Quote exactly, and only, the lines of the material below from the line with "edges = hank_edges()" through the line with "in imported if".
<<<<
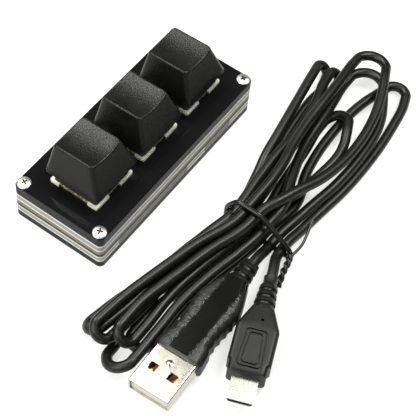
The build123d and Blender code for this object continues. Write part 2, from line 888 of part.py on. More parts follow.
def micro_b_outline():
    """The shell's section: flat on top, with slanted lower corners."""
    half = b_shell_width / 2
    high = b_shell_height / 2
    low = half - b_shell_slant
    points = [(-low, -high), (low, -high), (half, 0), (half, high), (-half, high), (-half, 0)]
    return make_face(Polyline(*points, close=True))


def micro_b_shell():
    return shell_tube(micro_b_outline(), b_shell_wall, b_shell_length, b_shell_insert)


def micro_b_insulator():
    length = b_shell_length + b_shell_insert - b_insulator_setback
    middle = (b_shell_height - b_insulator_thickness) / 2 - b_shell_wall - fit_gap
    width = b_shell_width - 2 * (b_shell_wall + fit_gap)
    return along_x(length, width, b_insulator_thickness, -b_shell_insert, 0, middle)


def micro_b_contacts():
    """Five narrow contacts on the lower face of the insulator."""
    length = b_shell_length - b_insulator_setback - b_contact_setback
    middle = (
        b_shell_height / 2 - b_shell_wall - fit_gap - b_insulator_thickness
        - b_contact_thickness / 2
    )
    return [
        along_x(
            length, b_contact_width, b_contact_thickness, 0,
            (index - (b_contact_count - 1) / 2) * b_contact_pitch, middle,
        )
        for index in range(b_contact_count)
    ]


def micro_b_overmould():
    """The small grip: nose, shoulder, taper to the relief and a framed raised panel."""
    nose = b_body_nose_width / 2
    half = b_body_width / 2
    neck = b_body_neck_width / 2
    high = b_body_thickness / 2
    thin = b_body_neck_thickness / 2
    taper_x = b_body_shoulder_length - b_body_length
    with BuildPart() as body:
        with BuildSketch(Plane.XY):
            with BuildLine():
                Polyline(
                    (0, -nose), (0, nose), (-b_body_nose_length, nose),
                    (-b_body_nose_length - half + nose, half), (taper_x, half),
                    (-b_body_length, neck), (-b_body_length, -neck), (taper_x, -half),
                    (-b_body_nose_length - half + nose, -half), (-b_body_nose_length, -nose),
                    close=True,
                )
            make_face()
        extrude(amount=high, both=True)
        with BuildSketch(Plane.XZ):
            flat_end = -b_panel_from_front - b_panel_length - b_panel_margin
            with BuildLine():
                Polyline((0, -high), (0, high), (flat_end, high), (-b_body_length, thin),
                         (-b_body_length, -thin), (flat_end, -high), close=True)
            make_face()
        extrude(amount=b_body_width, both=True, mode=Mode.INTERSECT)
    solid = body.part
    rims = solid.edges().filter_by(
        lambda edge: abs(edge.center().Z) > thin - pick_margin
        and pick_margin - b_body_length < edge.center().X < -pick_margin
        and abs(edge.center().Y) > neck / 2
    )
    solid = fillet(rims, b_body_edge_radius)
    pocket = Pos(-b_shell_insert, 0, 0) * Rot(0, 90, 0) * Rot(0, 0, 90) * extrude(
        offset(micro_b_outline(), fit_gap), b_shell_insert + cut_overrun
    )
    panel = panel_block(0)
    frame = panel_block(b_panel_margin) - panel_block(b_panel_margin + b_panel_groove)
    return solid - pocket + panel - Pos(0, 0, b_panel_rise / 2) * frame


def panel_block(margin):
    """The tapered panel on top of the small grip, drawn in by a margin all round."""
    start = -b_panel_from_front - margin
    end = -b_panel_from_front - b_panel_length + margin
    front = b_panel_front_width / 2 - margin
    back = b_panel_back_width / 2 - margin
    outline = Polyline((start, -front), (start, front), (end, back), (end, -back), close=True)
    face = make_face(outline)
    return Pos(0, 0, b_body_thickness / 2 - b_panel_rise) * extrude(face, 2 * b_panel_rise)


def plug_place(root, yaw, pitch, roll):
    """Where a plug lies: its root point and how it is turned, tipped and rolled."""
    return Pos(*root) * Rot(0, 0, yaw) * Rot(0, pitch, 0) * Rot(roll, 0, 0)


def relief_end(place, length):
    """The middle of the strain relief's free end and the way that the cable leaves it."""
    end = place * Pos(-length, 0, 0)
    beyond = place * Pos(-length - cable_diameter, 0, 0)
    return end.position, (beyond.position - end.position).normalized()


def cable_tube(edges, start, heading):
    """A round cable swept along joined edges from start."""
    profile = Plane(origin=start, z_dir=heading) * Circle(cable_diameter / 2)
    return sweep(profile, path=Wire(edges))


def slot_point(layer, column):
    """The place of one strand where the tie gathers the bundle."""
    y = tie_middle_y + (slot_middle - column) * slot_pitch
    return Vector(tie_x, y, first_layer_height + layer * slot_pitch)


def turn_nodes(turn):
    """The three points and headings of one half turn."""
    side, x, y, z, radius, fan, tilt, dip, far_first = turn
    fan_angle = math.radians(fan)
    tilt_angle = math.radians(tilt)
    dip_angle = math.radians(dip)
    level = Vector(side * math.cos(fan_angle), math.sin(fan_angle), 0)
    across = Vector(-level.Y, level.X, 0) * side * (1 if far_first else -1)
    out = level * math.cos(dip_angle) - Vector(0, 0, math.sin(dip_angle))
    lean = across * math.cos(tilt_angle) + Vector(0, 0, math.sin(tilt_angle))
    middle = Vector(x, y, z)
    return [
        (middle + lean * radius, out),
        (middle + out * radius, lean * -1),
        (middle - lean * radius, out * -1),
    ]


def hank_nodes():
    """Every point of the hank's route with its heading."""
    side = hank_turns[0][2][0]
    nodes = [(slot_point(*hank_turns[0][0]), Vector(side, 0, 0))]
    for index, (start, first_leg, turn, second_leg) in enumerate(hank_turns):
        last = index + 1 == len(hank_turns)
        finish = hank_end_slot if last else hank_turns[index + 1][0]
        bend = turn_nodes(turn)
        first = [slot_point(*start)] + [Vector(*point) for point in first_leg] + [bend[0][0]]
        second = [bend[2][0]] + [Vector(*point) for point in second_leg] + [slot_point(*finish)]
        nodes += leg_nodes(first) + bend + leg_nodes(second)
        nodes.append((second[-1], Vector(-turn[0], 0, 0)))
    return nodes


def leg_nodes(points):
    """The inner points of one leg, each heading midway between its two runs."""
    found = []
    for before, here, after in zip(points[:-2], points[1:-1], points[2:]):
        heading = (here - before).normalized() + (after - here).normalized()
        found.append((here, heading.normalized()))
    return found


def biarc_middle(start, heading, end, end_heading):
    """The point where two arcs that join smoothly between two nodes meet."""
    chord = end - start
    total = heading + end_heading
    spread = 2 * (1 - heading.dot(end_heading))
    along = chord.dot(total)
    if spread < small_angle:
        reach = chord.dot(chord) / (2 * along)
    else:
        reach = (math.sqrt(along**2 + spread * chord.dot(chord)) - along) / spread
    return (start + heading * reach + end - end_heading * reach) * 0.5


def hank_edges():
    """The arcs of the hank's route, in order."""
    nodes = hank_nodes()
    edges = []
    for (start, heading), (end, end_heading) in zip(nodes[:-1], nodes[1:]):
        middle = biarc_middle(start, heading, end, end_heading)
        first = smooth_piece(start, heading, middle)
        edges += [first, smooth_piece(middle, first % 1, end)]
    return edges


def smooth_piece(start, heading, end):
    """An arc that leaves start along heading, or a line where it would be straight."""
    if (end - start).normalized().cross(heading).length < small_angle:
        return Edge.make_line(start, end)
    return Edge.make_tangent_arc(start, heading, end)


def least_gap(edges):
    """The least distance between two stretches of the cable's surface, away from each other."""
    points = []
    for edge in edges:
        count = max(1, round(edge.length / gap_sample_step))
        points += [edge @ (index / count) for index in range(count)]
    places = [(point.X, point.Y, point.Z) for point in points]
    skip = round(gap_skip_length / gap_sample_step)
    least = min(
        math.dist(places[one], places[two])
        for one in range(len(places))
        for two in range(one + skip, len(places))
        if abs(places[one][0] - places[two][0]) < gap_skip_length
    )
    return least - cable_diameter


def lead_points(start, heading, end, end_heading):
    """A short free stretch: straight out of both ends, with one run between."""
    first = start + heading * lead_straight
    last = end + end_heading * lead_straight
    return [start, first, last, end]


def fillet_radii(points):
    """For each corner, 0.45 of the shorter run over the tangent of half the turn."""
    radii = []
    for before, here, after in zip(points[:-2], points[1:-1], points[2:]):
        turn = math.radians((here - before).get_angle(after - here))
        run = min((here - before).length, (after - here).length)
        radii.append(run_share * run / math.tan(turn / 2))
    return radii


def tube_along(points, diameter, name):
    """A tube on straight runs with tangent arcs, its radii printed."""
    radii = fillet_radii(points)
    print(name, "radii", [round(radius, 1) for radius in radii])
    line = FilletPolyline(*points, radius=radii)
    profile = Plane(origin=points[0], z_dir=points[1] - points[0]) * Circle(diameter / 2)
    tube = sweep(profile, path=line)
    share = tube.volume / (math.pi * diameter**2 / 4 * line.length)
    print(name, "length", round(line.length, 1), "volume share", round(share, 3))
    return tube


def cable_tie():
    """A wire loop round the bundle, its twisted ends and one loose tail."""
    loop = [Vector(tie_x, y, z) for y, z in tie_loop]
    ring = FilletPolyline(*loop, radius=tie_corner_radius, close=True)
    start = ring @ 0
    band = sweep(Plane(origin=start, z_dir=ring % 0) * Circle(tie_wire / 2), path=ring)
    twist = tube_along([Vector(*point) for point in tie_twist], tie_twist_diameter, "tie twist")
    tail = tube_along([Vector(*point) for point in tie_tail], tie_wire, "tie tail")
    return band + twist + tail


def export(name, pieces):
    """Write one node as one STEP file."""
    shape = Compound(children=list(pieces)) if isinstance(pieces, list) else pieces
    export_step(shape, os.path.join("parts", name + ".step"))


def main():
    os.makedirs("parts", exist_ok=True)
    export("top_plate", top_plate())
    export("upper_spacer", upper_spacer())
    export("circuit_board", circuit_board())
    export("lower_spacer", lower_spacer())
    export("bottom_plate", bottom_plate())
    export("case_screws", case_screws())
    export("case_nuts", case_nuts())
    for number, x in enumerate(key_places, start=1):
        export(f"keycap_{number}", keycap(x))
        export(f"switch_top_housing_{number}", switch_top_housing(x))
        export(f"switch_base_housing_{number}", switch_base_housing(x))
        export(f"switch_stem_{number}", switch_stem(x))
        export(f"switch_spring_{number}", switch_spring(x))
        export(f"switch_fixed_contact_{number}", fixed_contact(x))
        export(f"switch_moving_contact_{number}", moving_contact(x))
    export("usb_socket_shell", usb_socket_shell())
    export("usb_socket_tongue", usb_socket_tongue())
    export("usb_socket_contacts", usb_socket_contacts())
    export("controller_chip", controller_chip())
    export("controller_leads", controller_leads())
    export("board_resistors", board_resistors())
    export("board_capacitors", board_capacitors())

    a_place = plug_place(a_root, a_yaw, a_pitch, a_roll)
    b_place = plug_place(b_root, b_yaw, b_pitch, b_roll)
    a_relief = relief(a_relief_front_diameter, a_relief_back_diameter, a_relief_length,
                      a_relief_rings)
    b_relief = relief(b_relief_front_diameter, b_relief_back_diameter, b_relief_length,
                      b_relief_rings)
    export("usb_a_shell", a_place * usb_a_shell())
    export("usb_a_insulator", a_place * usb_a_insulator())
    export("usb_a_contacts", [a_place * contact for contact in usb_a_contacts()])
    export("usb_a_overmould", a_place * usb_a_overmould())
    export("usb_a_strain_relief", a_place * Pos(-a_body_length, 0, 0) * a_relief)
    export("micro_b_shell", b_place * micro_b_shell())
    export("micro_b_insulator", b_place * micro_b_insulator())
    export("micro_b_contacts", [b_place * contact for contact in micro_b_contacts()])
    export("micro_b_overmould", b_place * micro_b_overmould())
    export("micro_b_strain_relief", b_place * Pos(-b_body_length, 0, 0) * b_relief)

    edges = hank_edges()
    start_side = Vector(hank_turns[0][2][0], 0, 0)
    start = slot_point(*hank_turns[0][0])
    finish = slot_point(*hank_end_slot)
    hank = cable_tube(edges, start, start_side)
    hank_length = sum(edge.length for edge in edges)
    share = hank.volume / (math.pi * cable_diameter**2 / 4 * hank_length)
    print("hank length", round(hank_length, 1), "volume share", round(share, 4))
    print("hank least gap", round(least_gap(edges), 2))
    export("cable_hank", hank)
    for name, place, length, joint in (
        ("usb_a_lead", a_place, a_body_length + a_relief_length, finish),
        ("micro_b_lead", b_place, b_body_length + b_relief_length, start),
    ):
        end, heading = relief_end(place, length)
        points = lead_points(end, heading, joint, start_side * -1)
        export(name, tube_along(points, cable_diameter, name))
    export("cable_tie", cable_tie())


main()
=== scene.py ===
"""Looks of a three-key macro keypad and its tied data cable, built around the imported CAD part."""

import logging
import math
from dataclasses import dataclass, field
from enum import Enum
from typing import Callable, Optional, Sequence, Union

import bmesh
import bpy
from mathutils import Matrix, Vector


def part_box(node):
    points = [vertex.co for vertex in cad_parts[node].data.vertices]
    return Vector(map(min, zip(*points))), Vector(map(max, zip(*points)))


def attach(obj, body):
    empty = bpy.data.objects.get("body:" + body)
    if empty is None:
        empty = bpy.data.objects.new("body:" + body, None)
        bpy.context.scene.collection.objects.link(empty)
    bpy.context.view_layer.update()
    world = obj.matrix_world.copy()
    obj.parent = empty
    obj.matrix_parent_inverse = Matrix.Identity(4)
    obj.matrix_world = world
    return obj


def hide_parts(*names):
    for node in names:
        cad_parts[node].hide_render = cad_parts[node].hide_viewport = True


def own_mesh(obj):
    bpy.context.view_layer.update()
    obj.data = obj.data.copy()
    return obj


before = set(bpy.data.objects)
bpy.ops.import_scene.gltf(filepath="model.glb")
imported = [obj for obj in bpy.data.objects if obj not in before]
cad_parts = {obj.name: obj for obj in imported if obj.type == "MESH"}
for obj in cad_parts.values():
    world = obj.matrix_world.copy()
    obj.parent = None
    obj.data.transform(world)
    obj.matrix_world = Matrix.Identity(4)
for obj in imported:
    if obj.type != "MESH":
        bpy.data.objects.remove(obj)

MM = 0.001
BODY = "case"
PLATE_TOP = 12.9
# Each key's number and its middle along the case
KEYS = {1: -20.0, 2: 0.0, 3: 20.0}
# Degrees of bend from which an edge stays crisp, and metres within which points are one
CRISP = 38.0
MERGE = 1e-7
# Least turn between two headings that an arc is worked out for
STRAIGHT = 1e-4
ACRYLIC_INDEX = 1.49
log = logging.getLogger("keypad")

Colour = tuple[float, float, float]
Point = tuple[float, float, float]
Pair = tuple[float, float]
Ring = list[Vector]
Waypoint = tuple[Vector, Vector]


# Shader maths


def maths(operation: str, swapped: bool = False) -> Callable[["Wire", "Number"], "Wire"]:
    """A method of Wire that adds one Math node with two inputs.

    Args:
        operation: The node's operation.
        swapped: Whether the other value comes first.

    Returns:
        The method.
    """

    def method(wire: "Wire", other: "Number") -> "Wire":
        """Join the wire and the other value."""
        return wire.join(operation, *((other, wire) if swapped else (wire, other)))

    return method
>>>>
Answer for the task
    edges = hank_edges()
    start_side = Vector(hank_turns[0][2][0], 0, 0)
    start = slot_point(*hank_turns[0][0])
    finish = slot_point(*hank_end_slot)
    hank = cable_tube(edges, start, start_side)
    hank_length = sum(edge.length for edge in edges)
    share = hank.volume / (math.pi * cable_diameter**2 / 4 * hank_length)
    print("hank length", round(hank_length, 1), "volume share", round(share, 4))
    print("hank least gap", round(least_gap(edges), 2))
    export("cable_hank", hank)
    for name, place, length, joint in (
        ("usb_a_lead", a_place, a_body_length + a_relief_length, finish),
        ("micro_b_lead", b_place, b_body_length + b_relief_length, start),
    ):
        end, heading = relief_end(place, length)
        points = lead_points(end, heading, joint, start_side * -1)
        export(name, tube_along(points, cable_diameter, name))
    export("cable_tie", cable_tie())


main()
=== scene.py ===
"""Looks of a three-key macro keypad and its tied data cable, built around the imported CAD part."""

import logging
import math
from dataclasses import dataclass, field
from enum import Enum
from typing import Callable, Optional, Sequence, Union

import bmesh
import bpy
from mathutils import Matrix, Vector


def part_box(node):
    points = [vertex.co for vertex in cad_parts[node].data.vertices]
    return Vector(map(min, zip(*points))), Vector(map(max, zip(*points)))


def attach(obj, body):
    empty = bpy.data.objects.get("body:" + body)
    if empty is None:
        empty = bpy.data.objects.new("body:" + body, None)
        bpy.context.scene.collection.objects.link(empty)
    bpy.context.view_layer.update()
    world = obj.matrix_world.copy()
    obj.parent = empty
    obj.matrix_parent_inverse = Matrix.Identity(4)
    obj.matrix_world = world
    return obj


def hide_parts(*names):
    for node in names:
        cad_parts[node].hide_render = cad_parts[node].hide_viewport = True


def own_mesh(obj):
    bpy.context.view_layer.update()
    obj.data = obj.data.copy()
    return obj


before = set(bpy.data.objects)
bpy.ops.import_scene.gltf(filepath="model.glb")
imported = [obj for obj in bpy.data.objects if obj not in before]
cad_parts = {obj.name: obj for obj in imported if obj.type == "MESH"}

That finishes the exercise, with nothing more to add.